Recently I learned that the President of the United States, Donald Trump, complains that the state of China steals intellectual property from the U.S. worth 300 billion dollars a year.
In addition, it is fairly well known that technologies used in smartphones, laptops, etc. from China are strikingly similar in their specifications to smartphones and laptops originally invented by companies like Apple and LG.
It is also known that it is hard for countries from which the Chinese steal to complain, since China is an economic giant, and it is better to be wise than to be right, and so on.
There may be additional important facts that I have not taken into account.
 
My question is this: considering all the above facts, is there a problem with buying devices whose technology was copied from one country (with the tacit encouragement of another country), or not?
(Examples: Xiaomi devices, Huawei, etc.)
 
I myself think that perhaps one can determine that the countries are in a state of “cold war,” and therefore stolen technology is “booty.” If what I think is correct, what is the status of such booty?
 
Thank you and have a pleasant day.

Answer

I think there is no problem buying them unless and until there is a ruling by some legal tribunal establishing that this is indeed stolen technology. As long as you have no concrete information, we are dealing with general suspicions that cannot prohibit buying a particular product. If you want to be stringent and go beyond the letter of the law by avoiding the purchase of Chinese products, more power to you.

Discussion on Answer

B (2018-07-24)

No legal tribunal is needed, nothing of the sort.

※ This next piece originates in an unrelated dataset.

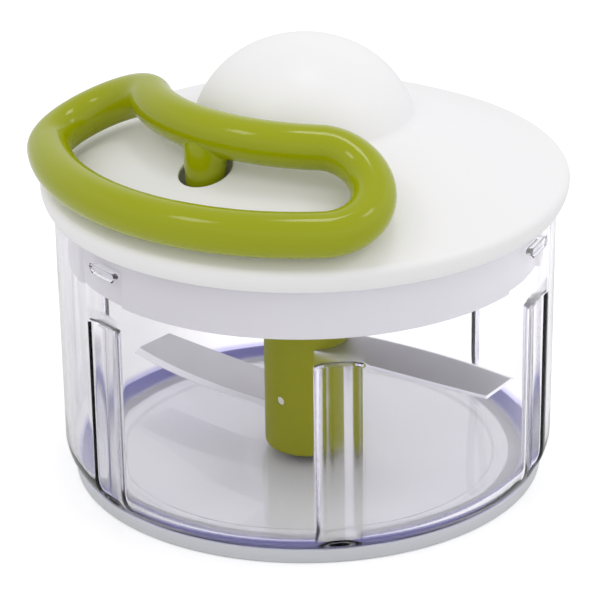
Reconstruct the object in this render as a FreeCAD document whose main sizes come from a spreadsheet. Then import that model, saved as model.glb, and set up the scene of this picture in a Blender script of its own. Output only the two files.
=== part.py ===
"""Pull-cord food chopper: a clear bowl, a lid that holds a spring-loaded cord reel, and a blade hub.

The origin is the centre of the flat underside, +Z is up, and the front of the object faces -Y.
Azimuths are turned from +X towards +Y.  All sizes are in millimetres and degrees.
"""
import FreeCAD, Part
import math
import os

import Sketcher
from FreeCAD import Placement, Rotation, Vector

doc = FreeCAD.newDocument("food_chopper")
sheet = doc.addObject("Spreadsheet::Sheet", "Sizes")

SIZES = {
    # Bowl: a straight-sided cup with a rounded foot, six pressed channels and three lid lugs.
    "bowl_rim_radius": 73.1,
    "bowl_foot_radius": 72.4,
    "bowl_rim_top": 88.0,
    "bowl_underside": 2.0,
    "bowl_floor": 4.5,
    "bowl_wall": 2.0,
    "foot_round": 10.0,
    "inside_round": 8.0,
    "rib_radius": 68.0,
    "rib_top": 64.8,
    "rib_spread": 11.6,
    "channel_radius": 70.1,
    "channel_top": 62.8,
    "channel_mouth": 15.6,
    "channel_floor_width": 8.0,
    "channel_azimuth": -83.0,
    "floor_ring_inner": 57.0,
    "floor_ring_outer": 60.0,
    "floor_ring_depth": 0.6,
    "floor_boss_radius": 9.0,
    "floor_boss_top": 6.0,
    "edge_break": 0.6,
    "lug_width": 11.5,
    "lug_height": 2.6,
    "lug_middle": 79.1,
    "lug_radius": 69.05,
    "lug_azimuth": -143.0,
    # Base pad: a soft disc whose rim hugs the foot of the bowl.
    "pad_radius": 69.4,
    "pad_rim_radius": 69.8,
    "pad_rim_top": 4.6,
    "pad_thickness": 1.2,
    "pad_foot_break": 1.0,
    "pad_foot_round": 1.2,
    "pad_lip": 0.3,
    "pad_lip_round": 0.9,
    "pad_recess_margin": 2.0,
    "pad_gap": 0.06,
    # Pivot pin of the blades.
    "pivot_radius": 3.0,
    "pivot_bottom": 3.2,
    "pivot_top": 20.0,
    "pivot_tip": 1.4,
    "running_gap": 0.05,
    # Blade hub, its bush, cross pin and two blades.
    "hub_radius": 12.8,
    "hub_bottom": 6.8,
    "hub_top": 70.5,
    "hub_round": 2.0,
    "bush_radius": 6.0,
    "bush_bottom": 7.4,
    "bush_top": 20.0,
    "bush_flange": 8.0,
    "bush_flange_height": 1.0,
    "bore_top": 20.8,
    "cross_pin_radius": 1.3,
    "cross_pin_height": 22.9,
    "cross_pin_azimuth": -39.3,
    "blade_reach": 66.5,
    "blade_back": 9.3,
    "blade_front": 8.9,
    "blade_tip": 6.4,
    "blade_edge_round": 169.0,
    "blade_root": 8.8,
    "blade_thickness": 1.2,
    "bevel_width": 2.4,
    "bevel_depth": 0.9,
    "lower_blade_height": 17.0,
    "lower_blade_azimuth": 138.3,
    "upper_blade_height": 40.0,
    "upper_blade_azimuth": -33.7,
    # Hexagon drive between the reel and the hub.
    "drive_flats": 12.0,
    "socket_bottom": 60.0,
    "drive_bottom": 61.5,
    # Lid shell: brim, shallow cone and dome.
    "lid_wall": 2.2,
    "brim_bottom": 86.4,
    "brim_bottom_radius": 75.3,
    "brim_radius": 76.8,
    "brim_widest": 91.0,
    "brim_round": 2.5,
    "brim_side_round": 9.0,
    "brim_inner_radius": 73.5,
    "seat": 88.1,
    "seat_inner_radius": 67.6,
    "cone_edge_radius": 75.35,
    "cone_edge": 93.2,
    "cone_round": 340.0,
    "crease": 109.8,
    "ceiling_crease_radius": 29.8,
    "ceiling_edge": 94.4,
    "dome_top": 132.6,
    "crown_round": 36.0,
    "crown_angle": 30.0,
    "dome_side_round": 30.3,
    # Dock hole for the handle stem, with the cord eyelet in its floor.
    "dock_distance": 43.2,
    "dock_azimuth": -130.0,
    "dock_radius": 7.6,
    "dock_wall": 2.2,
    "dock_floor": 93.0,
    "dock_bottom": 90.2,
    "eyelet_radius": 3.2,
    "eyelet_flange": 4.6,
    "eyelet_flange_height": 0.8,
    "eyelet_lip": 0.5,
    "eyelet_bore": 1.3,
    # Inner cover: the white skirt and plate that close the lid from below.
    "skirt_radius": 69.5,
    "skirt_wall": 2.0,
    "skirt_bottom": 70.0,
    "skirt_edge": 0.4,
    "plate_bottom": 71.5,
    "plate_top": 73.5,
    "plate_hole": 8.5,
    "groove_radius": 68.5,
    "groove_top": 80.9,
    "groove_half_angle": 9.0,
    "groove_azimuth": -26.5,
    "post_distance": 55.0,
    "post_azimuth": -73.0,
    "post_radius": 4.2,
    "screw_radius": 1.5,
    "screw_head_radius": 3.0,
    "screw_head_height": 1.3,
    "screw_length": 12.5,
    "bore_spare": 1.0,
    "slot_reach": 0.6,
    "slot_half_width": 0.14,
    "slot_depth": 0.5,
    # Reel: drum with spring cup, turning on a fixed axle.
    "axle_radius": 3.0,
    "axle_bottom": 79.95,
    "axle_top": 118.0,
    "axle_boss_radius": 8.0,
    "axle_boss_bottom": 99.5,
    "axle_tap": 9.0,
    "axle_screw_head_height": 1.6,
    "drum_bottom": 77.0,
    "drum_flange_radius": 25.0,
    "drum_flange": 2.0,
    "drum_core_radius": 17.5,
    "drum_core_top": 85.0,
    "counterbore_radius": 7.5,
    "counterbore_top": 80.0,
    "cup_radius": 22.0,
    "cup_wall": 1.6,
    "cup_floor": 88.3,
    "cup_top": 97.0,
    "cover_thickness": 1.2,
    "cover_gap": 0.7,
    "arbor_radius": 5.5,
    "arbor_gap": 0.15,
    "washer_radius": 7.0,
    "washer_thickness": 1.0,
    "coupler_radius": 12.0,
    "coupler_bottom": 74.5,
    "stub_lead": 1.0,
    "small_screw_radius": 1.0,
    "small_screw_distance": 9.8,
    "small_screw_head": 1.9,
    "small_screw_head_height": 0.9,
    "small_screw_length": 7.0,
    "small_bore_spare": 0.3,
    "spring_thickness": 0.5,
    "spring_gap": 0.1,
    "spring_lift": 0.35,
    "spring_height": 8.0,
    "spring_turns": 5.0,
    # Cord and pull handle.
    "cord_diameter": 2.0,
    "cord_bend": 4.0,
    "cord_gap": 0.15,
    "cord_end": 88.5,
    "handle_tube": 6.35,
    "handle_outer": 73.7,
    "handle_inner": 41.9,
    "handle_lobe": 15.0,
    "handle_lobe_side": 40.5,
    "handle_lobe_reach": 42.5,
    "lobe_first_joint": 0.36,
    "lobe_second_joint": 0.68,
    "handle_slope": 0.45,
    "handle_level": 135.9,
    "stem_radius": 6.0,
    "stem_tip_radius": 5.3,
    "stem_bottom": 93.1,
    "stem_bore": 3.6,
    "stem_bore_top": 103.6,
    "stem_blend": 3.0,
    "plug_bottom": 93.6,
    "plug_top": 97.6,
    "knot_radius": 2.8,
}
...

The Rabbi is not up to speed. Every reasonably informed person knows what is meant here, and these are definitely not just “general” suspicions.

Michi (2018-07-24)

I don’t believe in things that “everyone knows.” Not because it isn’t true (I also know what people say), but because it has no legal validity. You can’t prohibit something as long as there is no authorized determination that this is the situation. Even if “everyone knows you stole,” you still can’t put someone in jail or demand payment from him.
According to your approach, in the era of CDs it would have been forbidden to sell CDs to an Israeli, because as everyone knows Israel is “a country of one disc.”